» Challenge
Exactly as written, print each record in the listing.
:: Material for this exercise
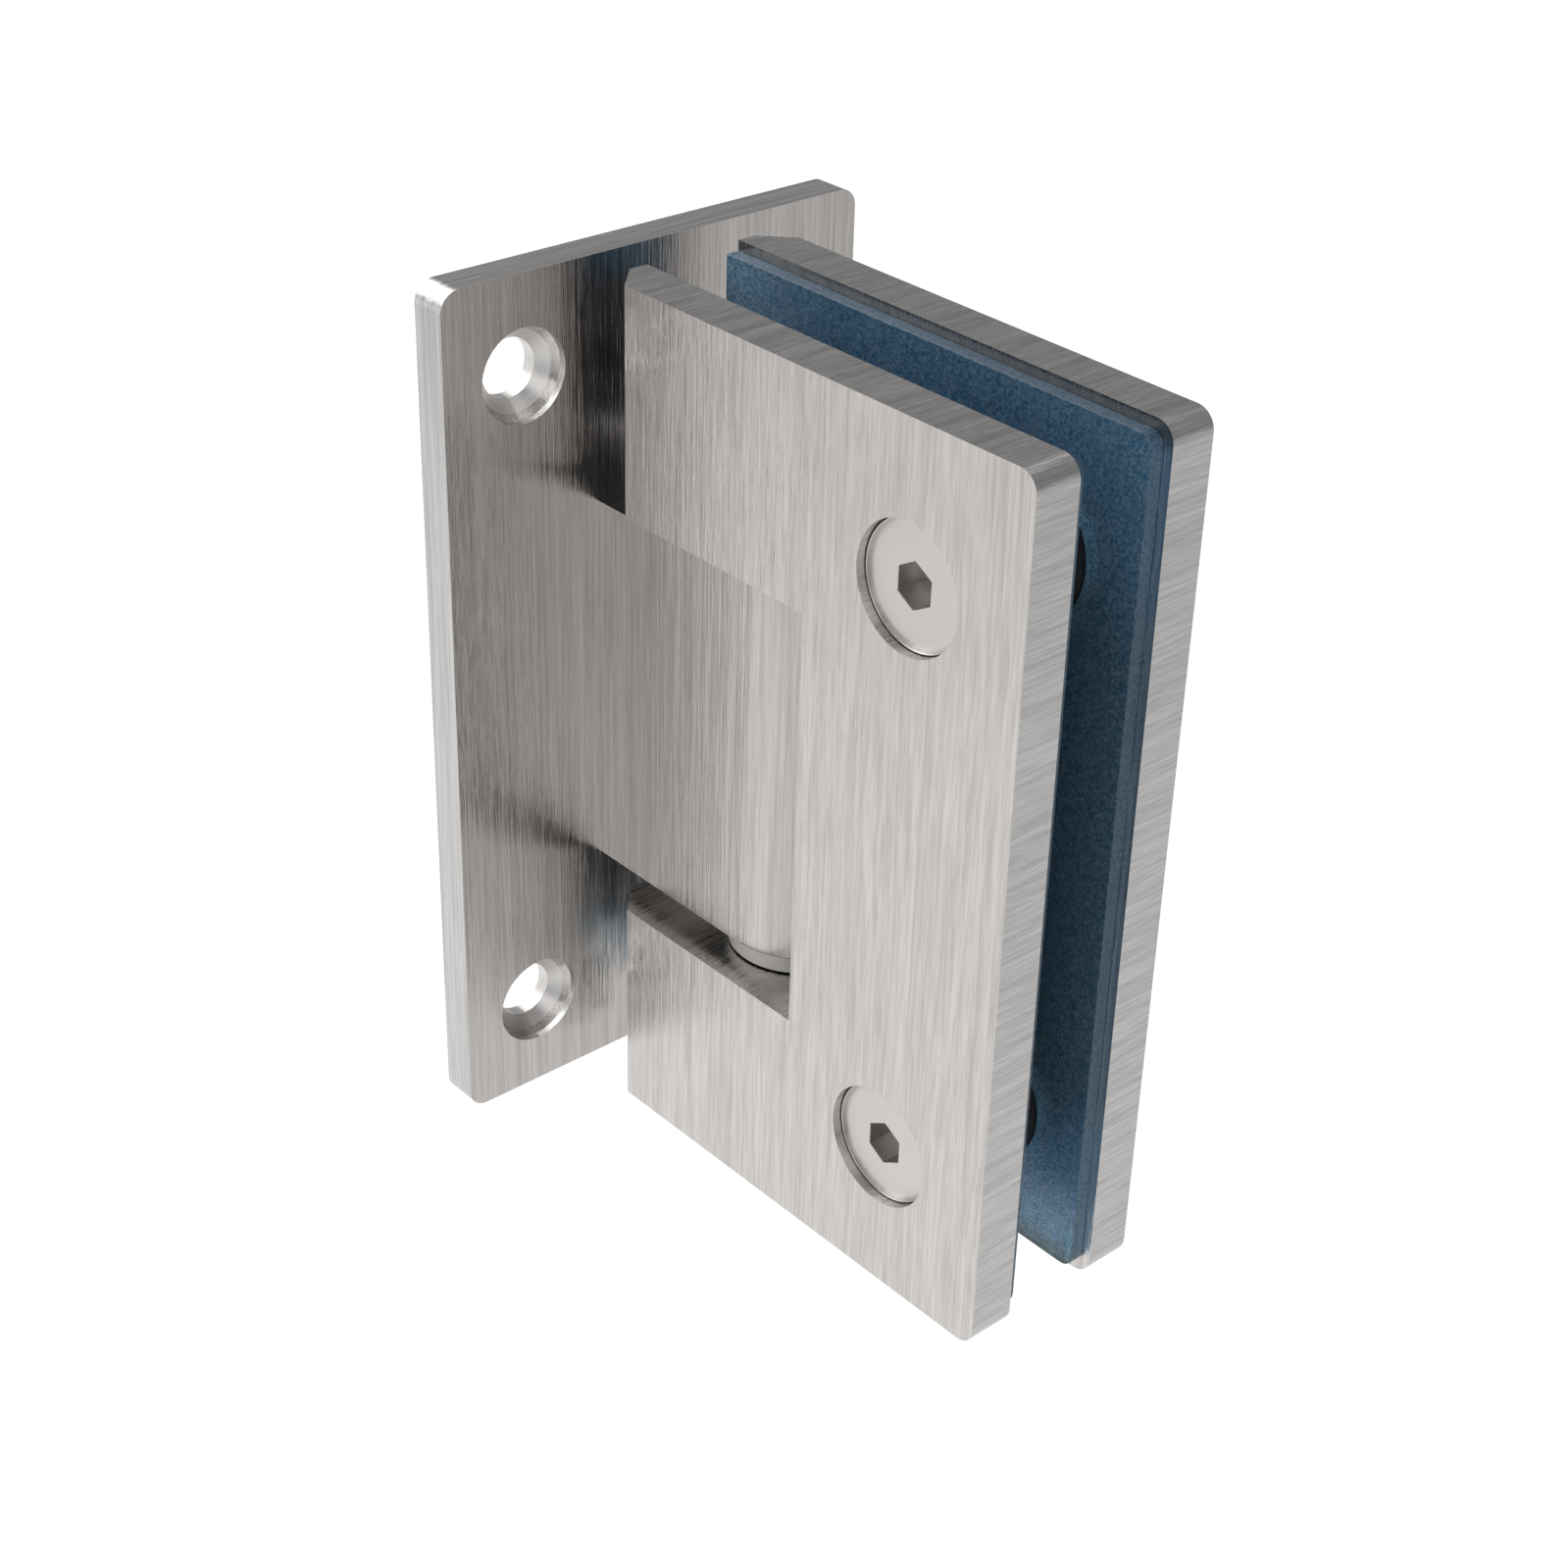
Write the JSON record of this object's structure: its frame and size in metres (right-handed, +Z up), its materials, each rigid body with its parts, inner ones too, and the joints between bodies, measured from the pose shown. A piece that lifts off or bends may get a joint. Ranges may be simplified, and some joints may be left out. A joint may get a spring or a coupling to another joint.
{
  "type": "glass door hinge",
  "caption": "Wall mounted double action hinge that clamps the edge of a frameless glass door between two plates and swings it on an upright pin.",
  "frame": {"origin": "centre of the wall plate's back face, where it meets the wall", "axes": "+X out of the wall towards the glass, +Z up along the hinge pin, +Y to the rear clamp plate"},
  "size_m": [0.064, 0.05, 0.09],
  "materials": {
    "wall_steel": "brushed up and down, edges brushed across",
    "clamp_steel": "brushed up and down, edges brushed across",
    "screw_steel": "smooth satin",
    "hard_steel": "ground",
    "block_steel": "milled and blackened",
    "spring_steel": "drawn wire",
    "black_screw": "black oxide",
    "gasket": "see-through blue, lightly frosted",
    "bush_steel": "turned, smooth satin",
    "sleeve_plastic": "matt black"
  },
  "bodies": {
    "wall_side": {"wall_plate": "wall_steel", "knuckle_block": "wall_steel", "knuckle_screws": "black_screw", "upper_bush": "bush_steel", "lower_bush": "bush_steel", "upper_spring": "spring_steel", "lower_spring": "spring_steel"},
    "detent": {"press_bar": "hard_steel"},
    "glass_clamp": {"front_clamp_plate": "clamp_steel", "rear_clamp_plate": "clamp_steel", "front_gasket": "gasket", "rear_gasket": "gasket", "upper_sleeve": "sleeve_plastic", "lower_sleeve": "sleeve_plastic", "upper_clamp_screw": "screw_steel", "lower_clamp_screw": "screw_steel", "hinge_pin": "hard_steel", "upper_pin_block": "block_steel", "lower_pin_block": "block_steel", "upper_block_screws": "black_screw", "lower_block_screws": "black_screw", "upper_pin_grub": "black_screw", "lower_pin_grub": "black_screw"}
  },
  "joints": [
    {"name": "door_swing", "type": "hinge", "parent": "wall_side", "child": "glass_clamp", "pos_m": [0.0265, 0, 0], "axis": [0, 0, 1], "range_deg": [-90, 90]},
    {"name": "detent_slide", "type": "slide", "parent": "wall_side", "child": "detent", "axis": [1, 0, 0], "range_m": [0, 0.0009], "stiffness_N_per_m": 3000, "springref_m": 0.004, "deforming": ["upper_spring", "lower_spring"]}
  ]
}
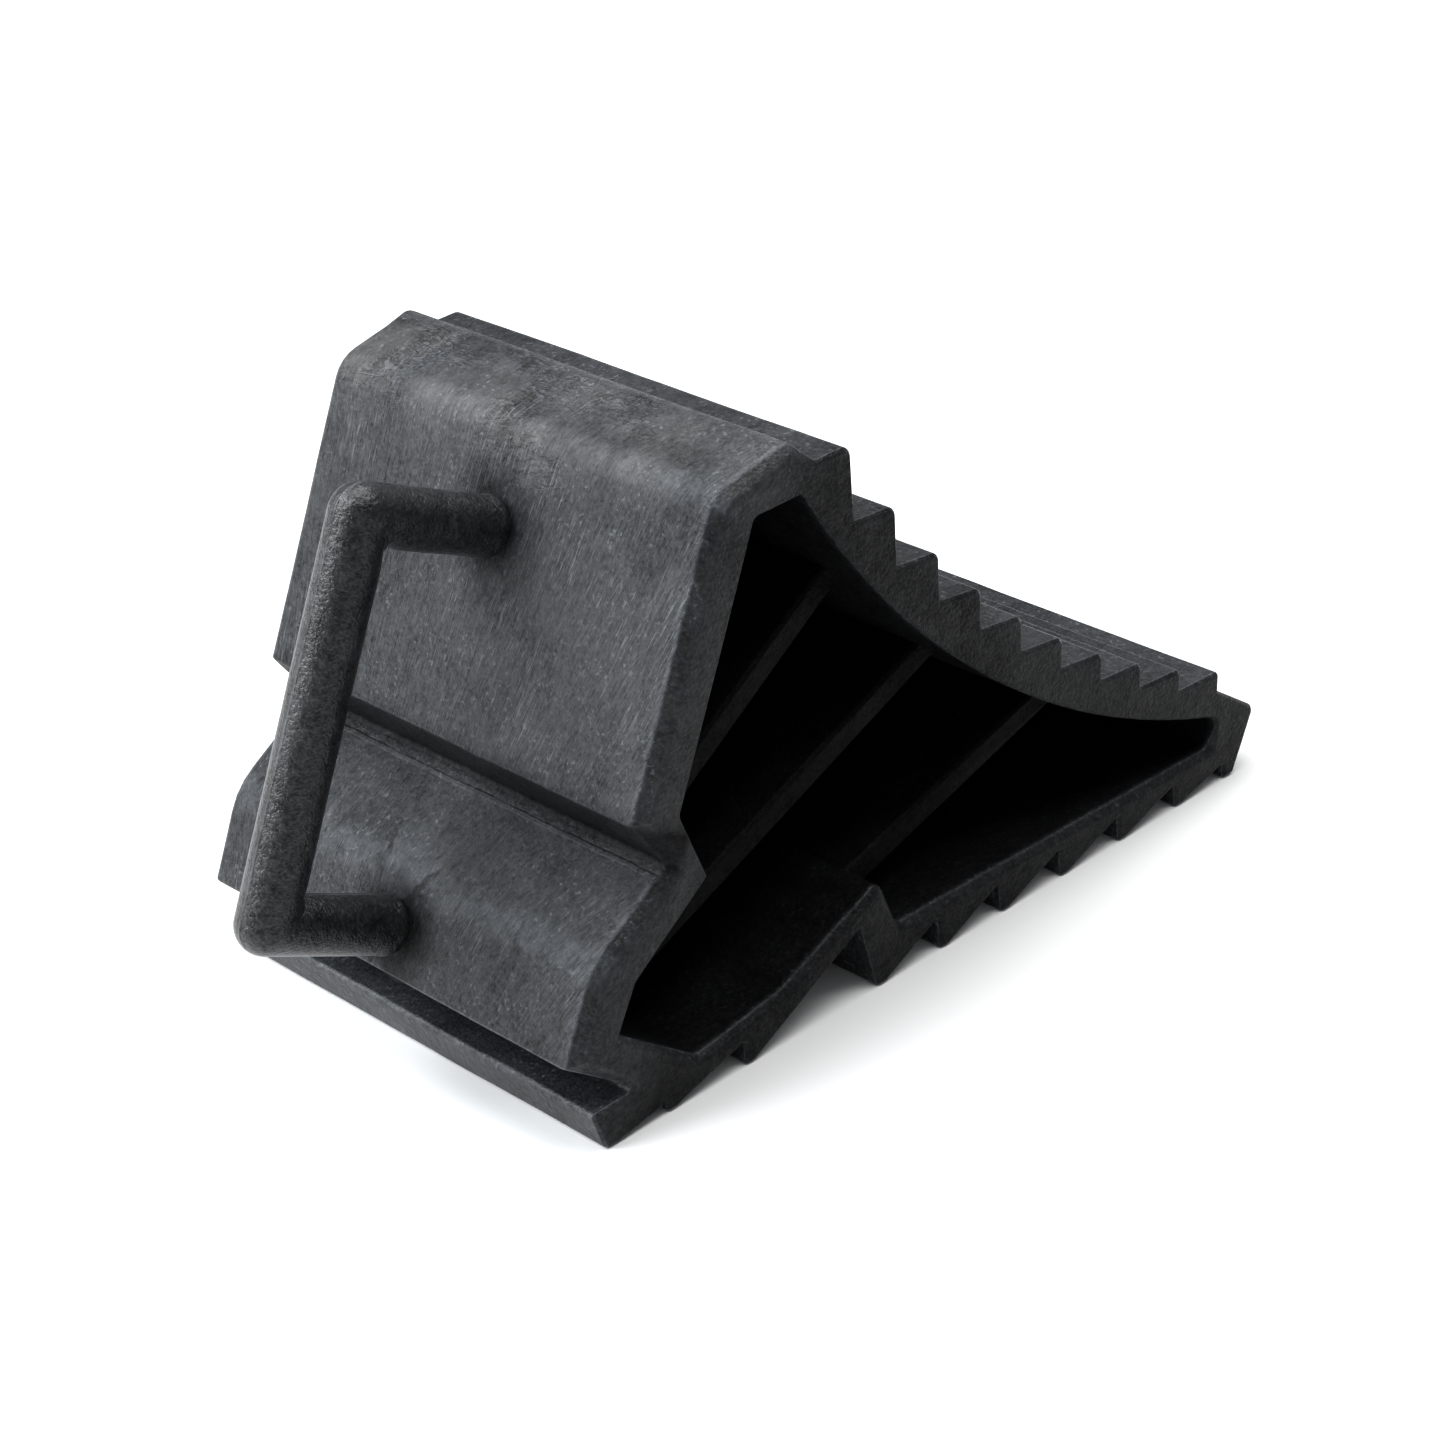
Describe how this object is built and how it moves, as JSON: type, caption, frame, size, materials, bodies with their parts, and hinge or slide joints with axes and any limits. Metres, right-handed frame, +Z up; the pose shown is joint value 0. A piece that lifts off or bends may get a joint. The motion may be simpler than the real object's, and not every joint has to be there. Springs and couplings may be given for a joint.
{
  "type": "wheel chock",
  "caption": "Moulded rubber wheel chock: stepped concave tyre face, barbed underside, ribbed open side cavities and a U-shaped rod handle on the back wall.",
  "frame": {"origin": "centre of the whole part's bounding box, on the surface it stands on", "axes": "+X towards the thin toe that goes under the tyre, the handle at -X, Y across the width, +Z up"},
  "size_m": [0.294, 0.15, 0.1607],
  "materials": {
    "body_rubber": "matt black moulded rubber with dusty flow lines",
    "sleeve_rubber": "matt black rubber with a mould parting line",
    "rod_steel": "plain mild steel rod, hidden",
    "anchor_steel": "plain steel washer, hidden"
  },
  "bodies": {
    "root": {"chock_body": "body_rubber", "handle_sleeve": "sleeve_rubber", "handle_core": "rod_steel", "upper_anchor": "anchor_steel", "lower_anchor": "anchor_steel"}
  },
  "joints": []
}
::::
» Answer to the task
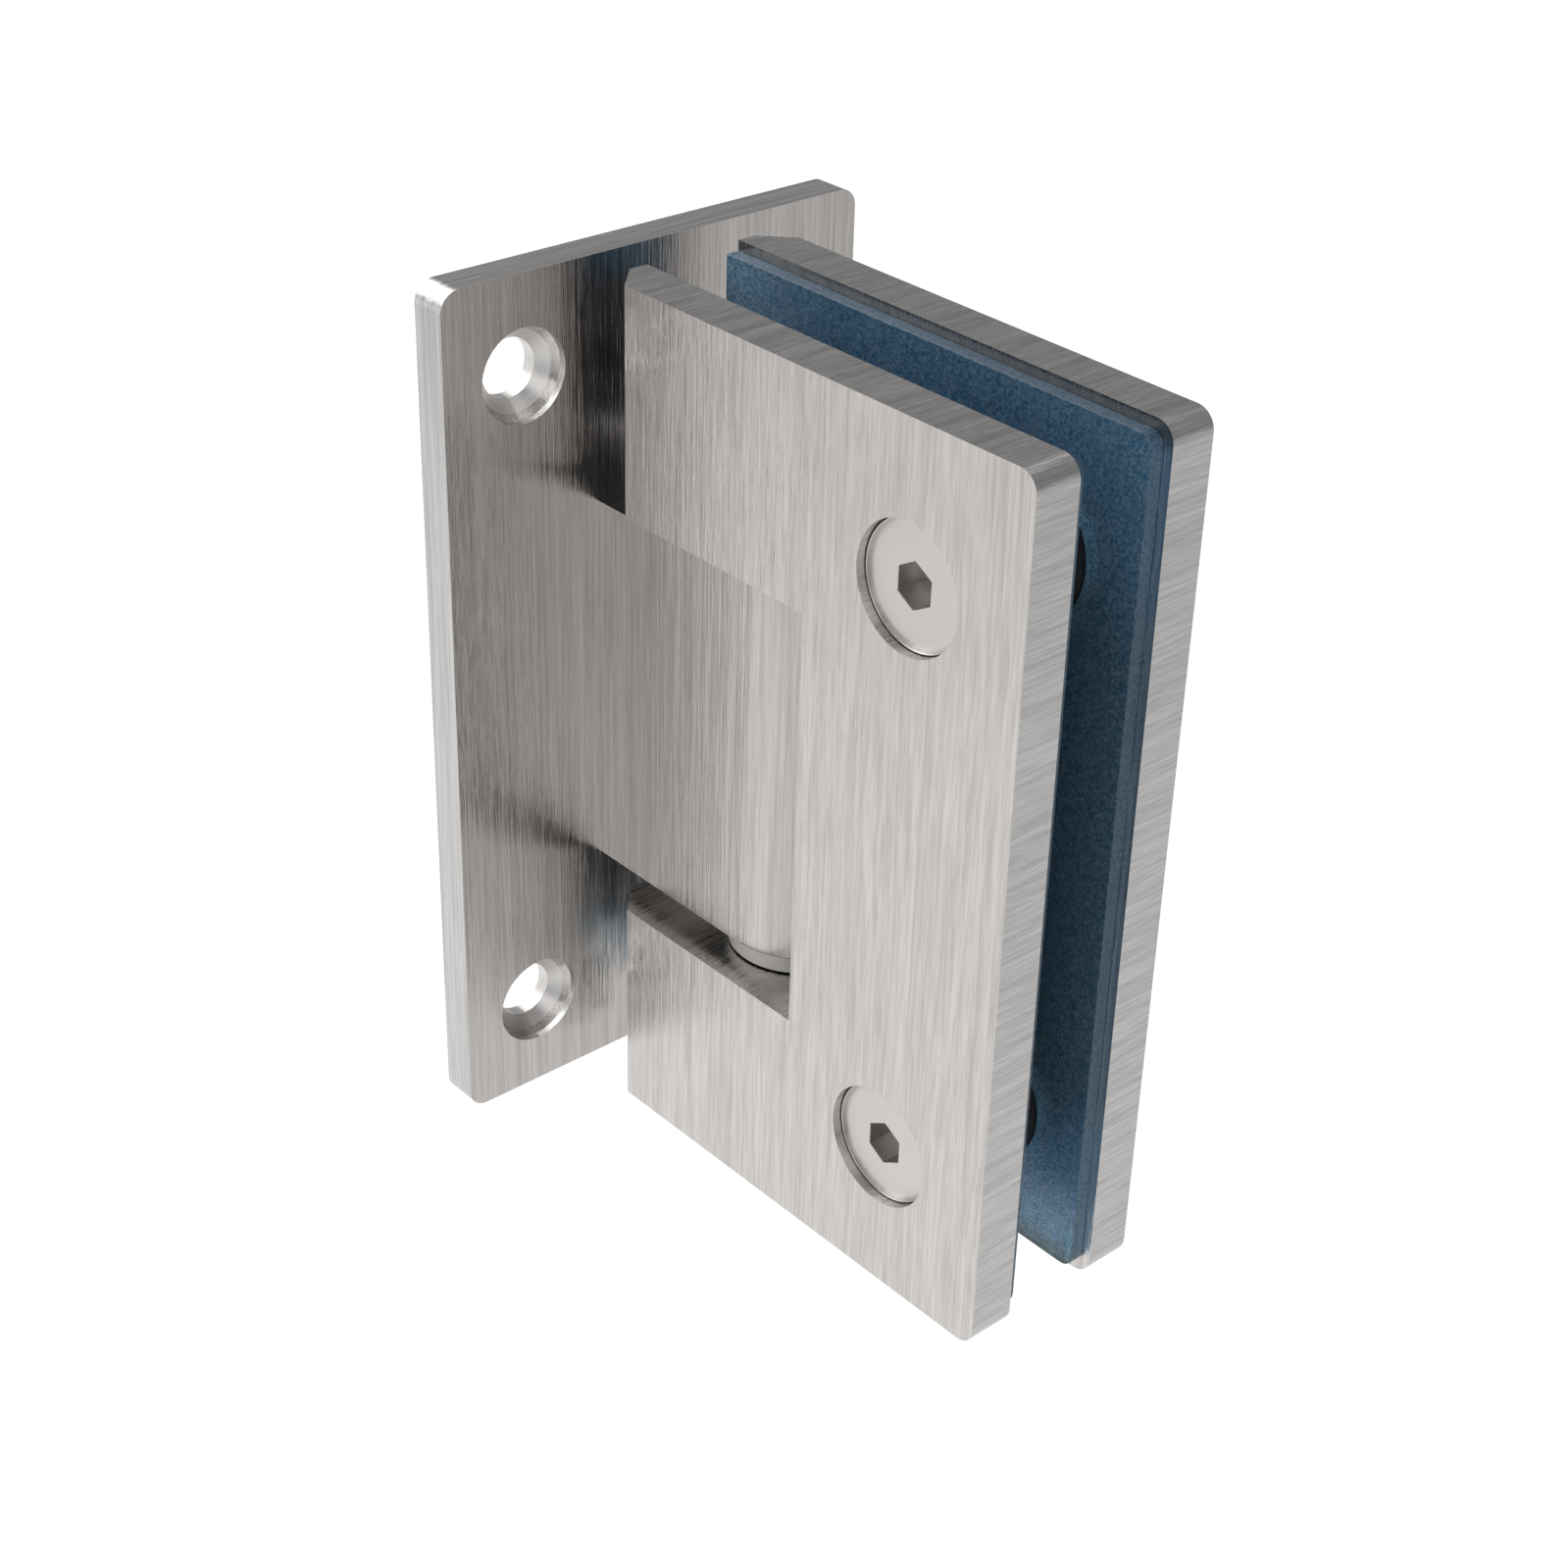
Write the JSON record of this object's structure: its frame and size in metres (right-handed, +Z up), its materials, each rigid body with its parts, inner ones too, and the joints between bodies, measured from the pose shown. A piece that lifts off or bends may get a joint. Ranges may be simplified, and some joints may be left out. A joint may get a spring or a coupling to another joint.
{
  "type": "glass door hinge",
  "caption": "Wall mounted double action hinge that clamps the edge of a frameless glass door between two plates and swings it on an upright pin.",
  "frame": {"origin": "centre of the wall plate's back face, where it meets the wall", "axes": "+X out of the wall towards the glass, +Z up along the hinge pin, +Y to the rear clamp plate"},
  "size_m": [0.064, 0.05, 0.09],
  "materials": {
    "wall_steel": "brushed up and down, edges brushed across",
    "clamp_steel": "brushed up and down, edges brushed across",
    "screw_steel": "smooth satin",
    "hard_steel": "ground",
    "block_steel": "milled and blackened",
    "spring_steel": "drawn wire",
    "black_screw": "black oxide",
    "gasket": "see-through blue, lightly frosted",
    "bush_steel": "turned, smooth satin",
    "sleeve_plastic": "matt black"
  },
  "bodies": {
    "wall_side": {"wall_plate": "wall_steel", "knuckle_block": "wall_steel", "knuckle_screws": "black_screw", "upper_bush": "bush_steel", "lower_bush": "bush_steel", "upper_spring": "spring_steel", "lower_spring": "spring_steel"},
    "detent": {"press_bar": "hard_steel"},
    "glass_clamp": {"front_clamp_plate": "clamp_steel", "rear_clamp_plate": "clamp_steel", "front_gasket": "gasket", "rear_gasket": "gasket", "upper_sleeve": "sleeve_plastic", "lower_sleeve": "sleeve_plastic", "upper_clamp_screw": "screw_steel", "lower_clamp_screw": "screw_steel", "hinge_pin": "hard_steel", "upper_pin_block": "block_steel", "lower_pin_block": "block_steel", "upper_block_screws": "black_screw", "lower_block_screws": "black_screw", "upper_pin_grub": "black_screw", "lower_pin_grub": "black_screw"}
  },
  "joints": [
    {"name": "door_swing", "type": "hinge", "parent": "wall_side", "child": "glass_clamp", "pos_m": [0.0265, 0, 0], "axis": [0, 0, 1], "range_deg": [-90, 90]},
    {"name": "detent_slide", "type": "slide", "parent": "wall_side", "child": "detent", "axis": [1, 0, 0], "range_m": [0, 0.0009], "stiffness_N_per_m": 3000, "springref_m": 0.004, "deforming": ["upper_spring", "lower_spring"]}
  ]
}
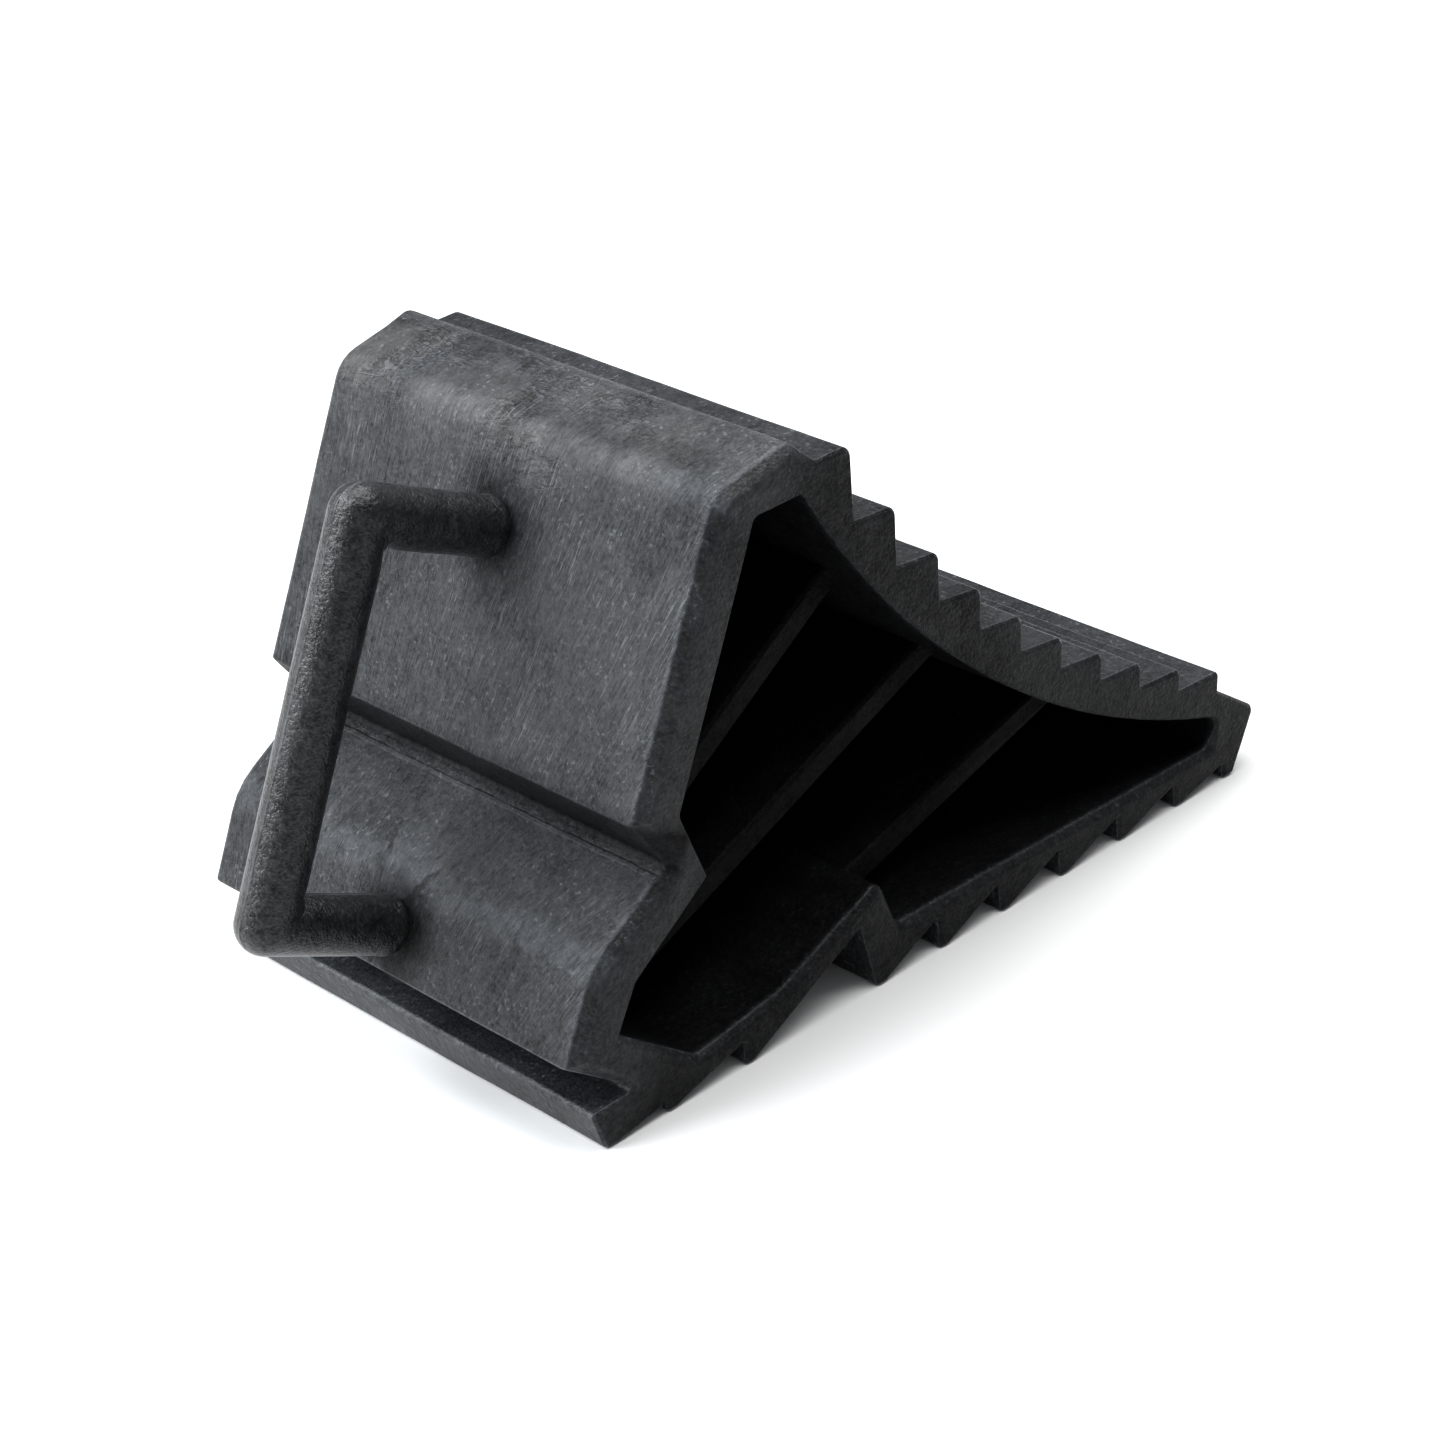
Describe how this object is built and how it moves, as JSON: type, caption, frame, size, materials, bodies with their parts, and hinge or slide joints with axes and any limits. Metres, right-handed frame, +Z up; the pose shown is joint value 0. A piece that lifts off or bends may get a joint. The motion may be simpler than the real object's, and not every joint has to be there. Springs and couplings may be given for a joint.
{
  "type": "wheel chock",
  "caption": "Moulded rubber wheel chock: stepped concave tyre face, barbed underside, ribbed open side cavities and a U-shaped rod handle on the back wall.",
  "frame": {"origin": "centre of the whole part's bounding box, on the surface it stands on", "axes": "+X towards the thin toe that goes under the tyre, the handle at -X, Y across the width, +Z up"},
  "size_m": [0.294, 0.15, 0.1607],
  "materials": {
    "body_rubber": "matt black moulded rubber with dusty flow lines",
    "sleeve_rubber": "matt black rubber with a mould parting line",
    "rod_steel": "plain mild steel rod, hidden",
    "anchor_steel": "plain steel washer, hidden"
  },
  "bodies": {
    "root": {"chock_body": "body_rubber", "handle_sleeve": "sleeve_rubber", "handle_core": "rod_steel", "upper_anchor": "anchor_steel", "lower_anchor": "anchor_steel"}
  },
  "joints": []
}